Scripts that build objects
......
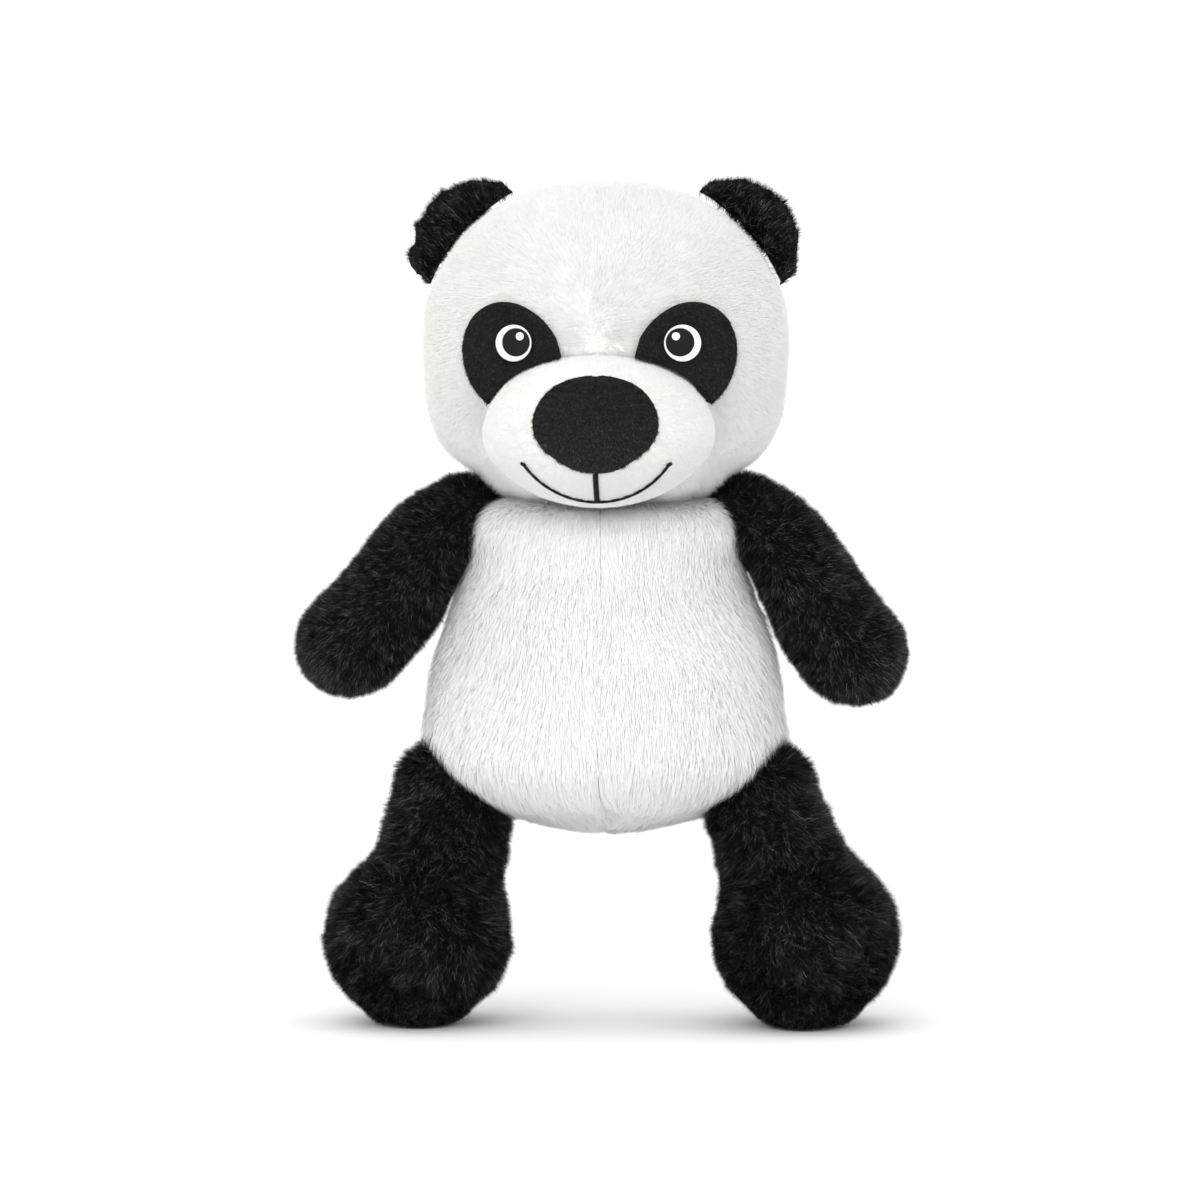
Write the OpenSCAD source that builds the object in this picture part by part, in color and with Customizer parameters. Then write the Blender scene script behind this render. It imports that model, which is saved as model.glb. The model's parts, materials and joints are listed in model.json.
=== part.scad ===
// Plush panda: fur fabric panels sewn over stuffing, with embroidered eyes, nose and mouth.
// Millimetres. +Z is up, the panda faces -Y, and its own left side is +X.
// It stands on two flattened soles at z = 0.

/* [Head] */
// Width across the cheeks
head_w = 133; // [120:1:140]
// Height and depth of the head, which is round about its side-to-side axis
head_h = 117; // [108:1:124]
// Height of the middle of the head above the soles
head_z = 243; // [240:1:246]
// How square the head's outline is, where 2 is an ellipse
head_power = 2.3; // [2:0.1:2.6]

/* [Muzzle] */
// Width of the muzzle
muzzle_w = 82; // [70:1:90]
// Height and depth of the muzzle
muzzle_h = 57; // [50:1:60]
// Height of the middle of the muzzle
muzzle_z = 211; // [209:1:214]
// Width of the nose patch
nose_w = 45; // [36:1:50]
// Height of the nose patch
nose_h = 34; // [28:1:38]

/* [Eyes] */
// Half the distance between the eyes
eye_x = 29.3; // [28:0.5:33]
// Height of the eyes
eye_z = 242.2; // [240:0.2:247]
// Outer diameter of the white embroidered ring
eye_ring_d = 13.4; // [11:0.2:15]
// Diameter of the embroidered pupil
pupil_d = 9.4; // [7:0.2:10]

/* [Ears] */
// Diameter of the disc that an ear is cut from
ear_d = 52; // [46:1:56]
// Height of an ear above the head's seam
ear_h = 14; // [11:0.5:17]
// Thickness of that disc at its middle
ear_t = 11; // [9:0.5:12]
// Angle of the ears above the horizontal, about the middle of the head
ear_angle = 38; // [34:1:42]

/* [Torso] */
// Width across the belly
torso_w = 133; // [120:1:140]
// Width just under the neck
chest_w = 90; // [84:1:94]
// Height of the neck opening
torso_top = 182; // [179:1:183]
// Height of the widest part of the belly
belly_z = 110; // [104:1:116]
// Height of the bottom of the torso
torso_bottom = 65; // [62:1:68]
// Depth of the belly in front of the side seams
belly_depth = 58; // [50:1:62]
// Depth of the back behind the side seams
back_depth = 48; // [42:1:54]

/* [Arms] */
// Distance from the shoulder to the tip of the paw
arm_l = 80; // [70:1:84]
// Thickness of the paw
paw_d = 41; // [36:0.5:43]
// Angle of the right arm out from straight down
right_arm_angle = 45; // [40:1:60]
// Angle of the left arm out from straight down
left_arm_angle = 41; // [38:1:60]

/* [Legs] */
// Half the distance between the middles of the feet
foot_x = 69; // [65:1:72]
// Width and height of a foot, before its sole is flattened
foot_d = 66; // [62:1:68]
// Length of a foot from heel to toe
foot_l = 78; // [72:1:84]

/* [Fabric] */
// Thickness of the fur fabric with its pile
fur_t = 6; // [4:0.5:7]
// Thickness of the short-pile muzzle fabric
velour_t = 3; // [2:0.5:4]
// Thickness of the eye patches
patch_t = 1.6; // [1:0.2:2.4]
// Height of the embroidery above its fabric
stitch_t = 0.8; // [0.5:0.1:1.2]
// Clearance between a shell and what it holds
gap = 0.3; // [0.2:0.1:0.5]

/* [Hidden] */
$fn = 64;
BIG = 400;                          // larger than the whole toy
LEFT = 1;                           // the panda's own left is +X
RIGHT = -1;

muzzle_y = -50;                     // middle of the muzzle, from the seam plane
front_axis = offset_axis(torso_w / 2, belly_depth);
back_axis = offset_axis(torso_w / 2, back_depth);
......
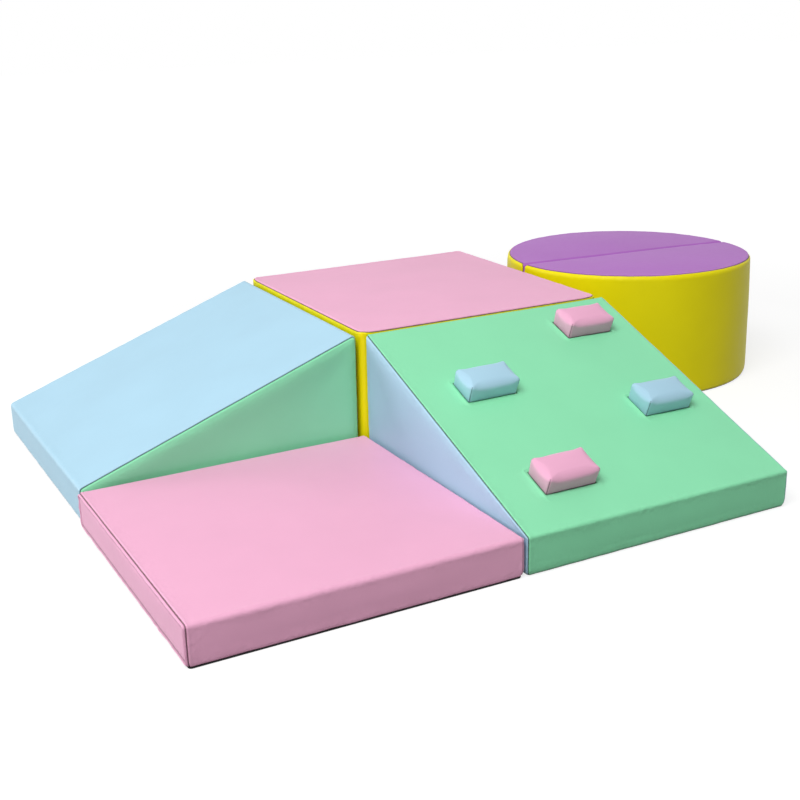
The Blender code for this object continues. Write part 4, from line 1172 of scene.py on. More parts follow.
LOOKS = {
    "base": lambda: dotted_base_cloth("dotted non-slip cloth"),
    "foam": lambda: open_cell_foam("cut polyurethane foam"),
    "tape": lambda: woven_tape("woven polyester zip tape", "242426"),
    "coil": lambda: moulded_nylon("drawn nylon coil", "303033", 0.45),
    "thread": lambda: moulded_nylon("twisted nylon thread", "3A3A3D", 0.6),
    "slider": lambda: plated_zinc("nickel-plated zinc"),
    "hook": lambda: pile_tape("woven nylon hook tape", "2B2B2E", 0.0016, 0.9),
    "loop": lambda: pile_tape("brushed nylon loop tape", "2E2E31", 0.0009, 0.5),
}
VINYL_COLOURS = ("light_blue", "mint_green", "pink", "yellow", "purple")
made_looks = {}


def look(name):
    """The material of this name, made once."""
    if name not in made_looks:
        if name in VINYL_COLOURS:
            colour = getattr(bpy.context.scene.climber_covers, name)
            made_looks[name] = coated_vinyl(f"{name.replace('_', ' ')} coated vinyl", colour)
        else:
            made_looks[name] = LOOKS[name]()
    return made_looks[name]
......
◆ Description of the task: Of the entries above, repeat exactly the lines from the line with "Write the OpenSCAD" through the line with "head_power = 2.3; // [2:0.1:2.6]", both of them included.

◆ Task answer:
Write the OpenSCAD source that builds the object in this picture part by part, in color and with Customizer parameters. Then write the Blender scene script behind this render. It imports that model, which is saved as model.glb. The model's parts, materials and joints are listed in model.json.
=== part.scad ===
// Plush panda: fur fabric panels sewn over stuffing, with embroidered eyes, nose and mouth.
// Millimetres. +Z is up, the panda faces -Y, and its own left side is +X.
// It stands on two flattened soles at z = 0.

/* [Head] */
// Width across the cheeks
head_w = 133; // [120:1:140]
// Height and depth of the head, which is round about its side-to-side axis
head_h = 117; // [108:1:124]
// Height of the middle of the head above the soles
head_z = 243; // [240:1:246]
// How square the head's outline is, where 2 is an ellipse
head_power = 2.3; // [2:0.1:2.6]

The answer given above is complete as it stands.